Se Spielberg não tivesse errado tanto, o filme levaria uma nota 9,0. Pelos erros, eu acho justo rebaixá-lo para nota 7,0. Mesmo assim, não vou ser tão ranzinza, e em homenagem a seus atores e seus acertos, cravarei a nota média de 8,0.

As indicações ao Oscar 2013
Lincoln é o líder em indicações ao Oscar deste ano: são 12. Dentre elas, a de melhor trilha sonora e melhor direção. É um absurdo estas duas indicações. Principalmente em relação ao sr. Spielberg. Acho que não fico tão inconformado com uma indicação a diretor desde 2002 com Martin Scorsese por Gangues de Nova York.

Também temos indicações para Melhor ator (Daniel Day-Lewis), Melhor ator coadjuvante (Tommy Lee Jones) e Melhor atriz coadjuvante (Sally Field). Como disse anteriormente, são todas grandes atuações.

No caso dos dois últimos, são atuações ótimas que entretanto se equivalem a outras ótimas atuações que temos todos os anos. O talvez favorito ao prêmio Tommy Lee Jones, por exemplo, apesar de irretocável me impressionou menos que Christoph Waltz em Django Livre.

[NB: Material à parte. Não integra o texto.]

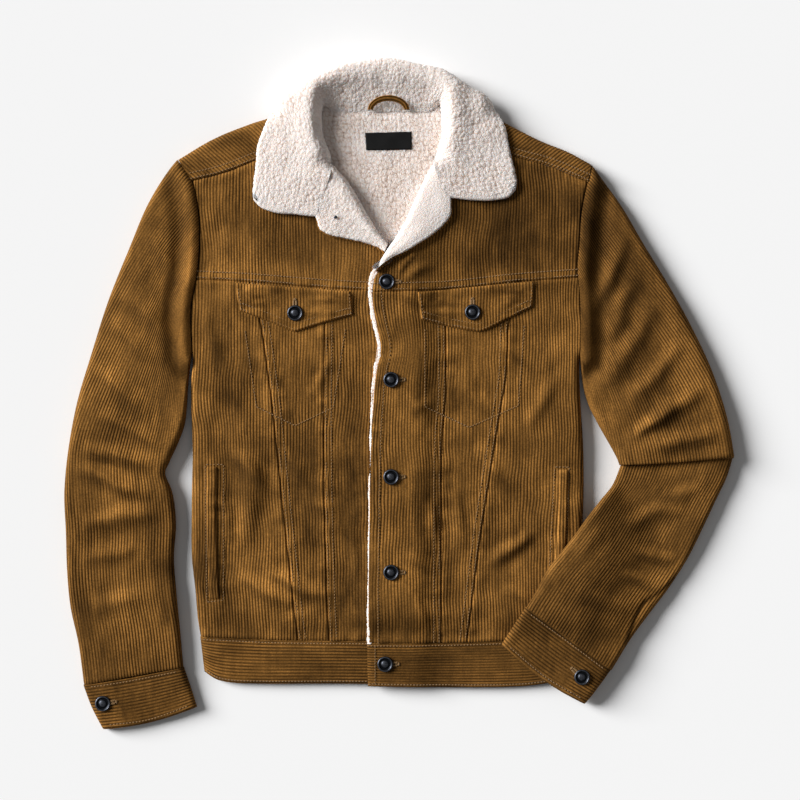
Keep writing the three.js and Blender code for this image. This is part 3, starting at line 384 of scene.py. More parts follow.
@dataclass(frozen=True)
class Sherpa(Finish):
    """Polyester sherpa, a knitted ground whose pile is tumbled into small clumps.

    Light goes some way into the cream pile; the beige of the creases between the clumps is painted shade.
    """
    name: str = "cream_sherpa"
    # the creases' beige is painted shade
    crease_shade: str = "#b3927c"
    pile: str = "#e4d4ca"

    def dress(self, tree: bpy.types.NodeTree, shader: bpy.types.Node) -> None:
        """Colour by the clumps' loft, with painted shade in the creases between them, and curled fibres as
        bump.
        """
        place = add_node(tree, "ShaderNodeTexCoord").outputs["Object"]
        loft_and_crease_shade = add_node(tree, "ShaderNodeAttribute", attribute_name="loft_and_crease_shade").outputs["Fac"]
        broad = add_node(tree, "ShaderNodeTexNoise", {"Vector": place, "Scale": 34.0,
                                                      "Detail": 4.0}).outputs["Fac"]
        mixed = add_node(tree, "ShaderNodeMath", {0: loft_and_crease_shade, 1: broad}, operation="ADD").outputs[0]
        cream = ramp(tree, add_node(tree, "ShaderNodeMapRange",
                                    {"Value": mixed, "From Min": 0.35, "From Max": 1.2}).outputs[0],
                     [(0.0, self.crease_shade), (0.3, "#d2c0b4"), (0.65, self.pile), (1.0, "#eae0da")])
        tree.links.new(cream, shader.inputs["Base Color"])
        # curled fibres about 1 mm across
        curls = add_node(tree, "ShaderNodeTexVoronoi", {"Vector": place, "Scale": 620.0}).outputs["Distance"]
        fine = add_node(tree, "ShaderNodeTexNoise", {"Vector": place, "Scale": 900.0,
                                                     "Detail": 3.0}).outputs["Fac"]
        both = add_node(tree, "ShaderNodeMath", {0: curls, 1: fine}, operation="ADD").outputs[0]
        bump = add_node(tree, "ShaderNodeBump", {"Height": both, "Strength": 0.75, "Distance": 0.0009})
        tree.links.new(bump.outputs[0], shader.inputs["Normal"])
        shader.inputs["Roughness"].default_value = 0.95
        shader.inputs["Specular IOR Level"].default_value = 0.15
        shader.inputs["Sheen Weight"].default_value = 0.25
        shader.inputs["Sheen Roughness"].default_value = 0.6
        shader.inputs["Subsurface Weight"].default_value = 0.7
        shader.inputs["Subsurface Radius"].default_value = (0.006, 0.005, 0.0042)
        shader.inputs["Subsurface Scale"].default_value = 1.0


@dataclass(frozen=True)
class Gunmetal(Finish):
    """Pressed brass tack button plated black and tumbled, so it is dark with soft glints."""
    name: str = "blackened_tack_button"
    colour: str = "#5d6067"

    def dress(self, tree: bpy.types.NodeTree, shader: bpy.types.Node) -> None:
        """Set a dark metal with tumbling marks, lighter worn metal on the proud rim and dome, and painted
        shade in the dished recess.
        """
        place = add_node(tree, "ShaderNodeTexCoord").outputs["Object"]
        marks = add_node(tree, "ShaderNodeTexNoise", {"Vector": place, "Scale": 700.0,
                                                      "Detail": 4.0}).outputs["Fac"]
        rough = add_node(tree, "ShaderNodeMapRange", {"Value": marks, "To Min": 0.28,
                                                      "To Max": 0.5}).outputs[0]
        tree.links.new(rough, shader.inputs["Roughness"])
        # dark where the button is low, as painted shade in the dished recess; lighter worn metal in patches
        # on the proud rim and dome
        wear_and_recess_shade = add_node(tree, "ShaderNodeAttribute", attribute_name="wear_and_recess_shade").outputs["Fac"]
        worn_and_painted_light = add_node(tree, "ShaderNodeMath", {0: marks, 1: wear_and_recess_shade}, operation="MULTIPLY").outputs[0]
        tint = ramp(tree, worn_and_painted_light, [(0.04, "#1e2024"), (0.3, "#3a3d44"), (0.6, self.colour)])
        tree.links.new(tint, shader.inputs["Base Color"])
        shader.inputs["Metallic"].default_value = 0.9


@dataclass(frozen=True)
class Thread(Finish):
    """Spun polyester topstitching thread, 0.5 mm thick, a shade lighter than the cloth."""
    name: str = "golden_brown_thread"
    colour: str = "#94703c"

    def dress(self, tree: bpy.types.NodeTree, shader: bpy.types.Node) -> None:
        """Set the dyed thread with its twist as bump."""
        place = add_node(tree, "ShaderNodeTexCoord").outputs["Object"]
        twist = add_node(tree, "ShaderNodeTexNoise", {"Vector": place, "Scale": 1800.0,
                                                      "Detail": 1.0}).outputs["Fac"]
        tint = ramp(tree, twist, [(0.3, "#6e4f24"), (0.7, self.colour)])
        tree.links.new(tint, shader.inputs["Base Color"])
        shader.inputs["Roughness"].default_value = 0.6
        shader.inputs["Sheen Weight"].default_value = 0.2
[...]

Agora, para Daniel Day-Lewis o assunto é diferente. Não é "só" uma ótima atuação. Ele é outra pessoa. Sua voz, seus trejeitos, tudo mudou para que ele incorporasse Lincoln. Uma atuação realmente impressionante. Por exemplo, enquanto acompanhamos o ex-presidente envelhecer bastante ao longo do filme, vemos este cansaço interpretado com brilhantismo por Daniel através de um olhar convincentemente cada vez mais cansado, ou ainda, com uma corcunda e uma dificuldade de andar cada vez mais acentuadas.

Eu ainda não vi nem de longe uma atuação melhor que esta neste ano. Mas ainda preciso assistir as atuações de seus concorrentes Joaquin Phoenix e Hugh Jackman para cravar que Daniel Day-Lewis é o grande merecedor da vez.